En ese momento Oriol le explicó que él también es músico y que toca con un grupo que se llama KOP. "Oh, mucho fuerte, metal, mucho fuerte", nos dijo, risueño, mientras le invitaban a tocar alguna cosa. Fue entonces cuando el tiempo se detuvo e, igual que en el verso de Rimbaud, en aquel instante el pasado, el presente y el futuro se difuminan en mi memoria, al igual que pasa en los sueños, mientras un santur, una especie de darbuka y una guitarra cutre empiezan a tocar sin ninguna pauta, sin ninguna prisa y sin ninguna más libertad que dejarse llevarse. Y fluye el ritmo y, con él, las alas.
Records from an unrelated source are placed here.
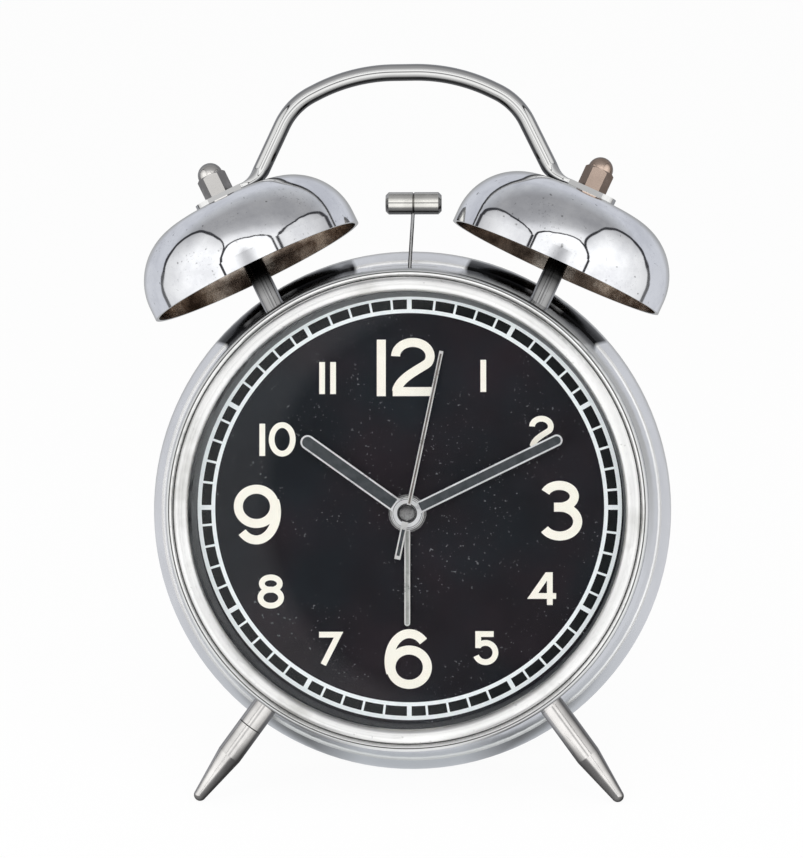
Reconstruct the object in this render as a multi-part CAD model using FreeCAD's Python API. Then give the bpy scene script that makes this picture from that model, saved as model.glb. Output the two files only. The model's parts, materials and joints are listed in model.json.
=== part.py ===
import FreeCAD, Part
import math
import os

from FreeCAD import Vector

# A twin bell alarm clock, in millimetres. It is drawn square to its dial: X to the viewer's right, Y to the
# rear, Z up, with the origin in the middle of the bezel's front. At the end every piece is leaned back until
# the clock stands on its two feet and its rear rim, with +Z up and the origin under its middle.

# Fits
RUNNING_GAP = 0.05
HOLE_GAP = 0.1
SEAT_GAP = 0.2
TURNING_GAP = 0.35

# Bezel, lens and dial
lens_radius = 50.6
lens_thickness = 1.6
lens_lap = 2.2
bezel_lip = 2.0
bezel_edge_width = 1.6
bezel_edge_inset = 0.45
bezel_edge_drop = 0.3
bezel_slope_width = 1.6
bezel_slope_inset = 0.7
bezel_slope_drop = 0.1
groove_width = 0.5
groove_depth = 0.5
groove_notch = 0.25
bead_radius = 0.75
bead_drop = 0.35
bezel_skirt_depth = 6.2
bezel_skirt_wall = 0.8
dial_thickness = 0.5
spacer_wall = 1.9
spacer_taper = 0.8
spacer_shift = 0.5

# Drum and rear rim
drum_step = 0.25
drum_flare = 3.3
drum_wall = 0.9
drum_length = 24.0
neck_length = 4.0
shoulder_width = 3.0
shoulder_thickness = 1.0
rim_overhang = 2.9
rim_crown = 14.0
rim_apex_depth = 8.0
rim_wall = 1.0
rim_length = 16.5
rim_corner = 1.6
panel_recess = 2.5
panel_seat_width = 4.4
panel_inset = 9.6
panel_thickness = 1.6
panel_screw_count = 3
panel_screw_radius = 1.0
panel_screw_head_radius = 2.0
panel_screw_head_height = 1.1
panel_screw_length = 5.0
panel_screw_slot = 0.8

# Hands
hub_drop = 0.8
hand_thickness = 0.3
second_length = 36.8
second_width = 0.9
second_tail = 10.4
second_tail_width = 1.35
second_angle = 12.0
minute_length = 38.2
minute_width = 2.6
minute_hub_radius = 3.1
minute_angle = 64.0
hour_length = 28.8
hour_width = 3.2
hour_hub_radius = 3.45
hour_angle = 305.5
alarm_length = 25.0
alarm_width = 1.3
alarm_hub_radius = 3.75
alarm_angle = 180.0
cap_radius = 1.95
cap_height = 0.9

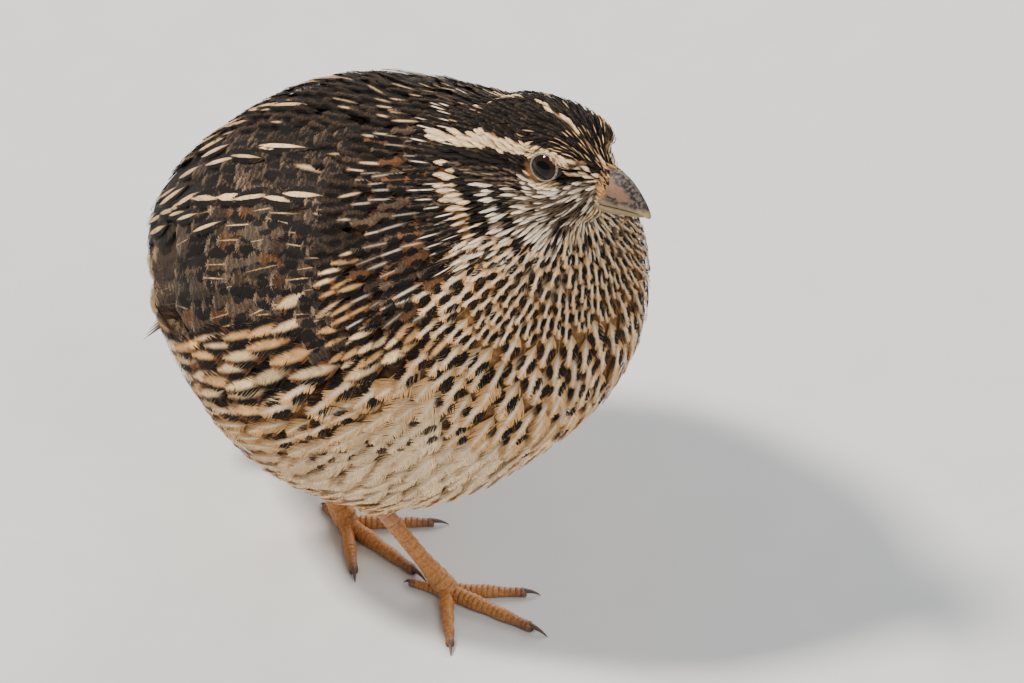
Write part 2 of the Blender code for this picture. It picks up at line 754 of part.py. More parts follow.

Os diré, para que os lo imaginéis, que en este momento que describo el hombre gordo con bigote canta desde el alma, cerrando los ojos y diciendo cosas que no entendemos. El hombre delgado con barba, ese tipo clavado al expresidente iraní Ahmadineyad, lo acompaña en la voz, quién sabe si cantando un viejo poema tribal que explique sencillamente la añoranza a una madre. Mientras tanto, Oriol improvista un solo que le hace levitar con los pies en el suelo y nosotros seguimos fumando.
Y es allí, os lo prometo, cuando este artículo empieza a escribirse solo y un hueco dentro de mí me come el estómago, noto que los pies no tocan el suelo, cierro los ojos y me doy cuenta de que Asilah, aquel otro Cadaqués a media hora de Tánger, no está a 1200 kilómetros de Barcelona ni cincuenta años atrás en el pasado, sino que está mucho más lejos. A tres años luz, concretamente. En una galaxia desconocida, pero deseada por muchos, tan y tan arriba del cielo que casi hace esquina con el paraíso, justo en aquel chaflán donde es posible comprender a la perfección aquello que Màrius Torres le dijo a Riba: para un poeta, la vida se basa en expresar constantemente su combate por la Belleza. Por eso debería deciros que la historia de la tarde que conocí al otro Dalí no acaba entonces, hará ya cinco años, ya que aquél comienza la historia de mi otro yo. El que escribe estas líneas, el que redacta cada semana este artículo y el que os desea felices fiestas a vosotros dos, que seguro que algún día también habéis tocado la Belleza con la punta de los dedos. A ti, sí, y a tu otro yo, también.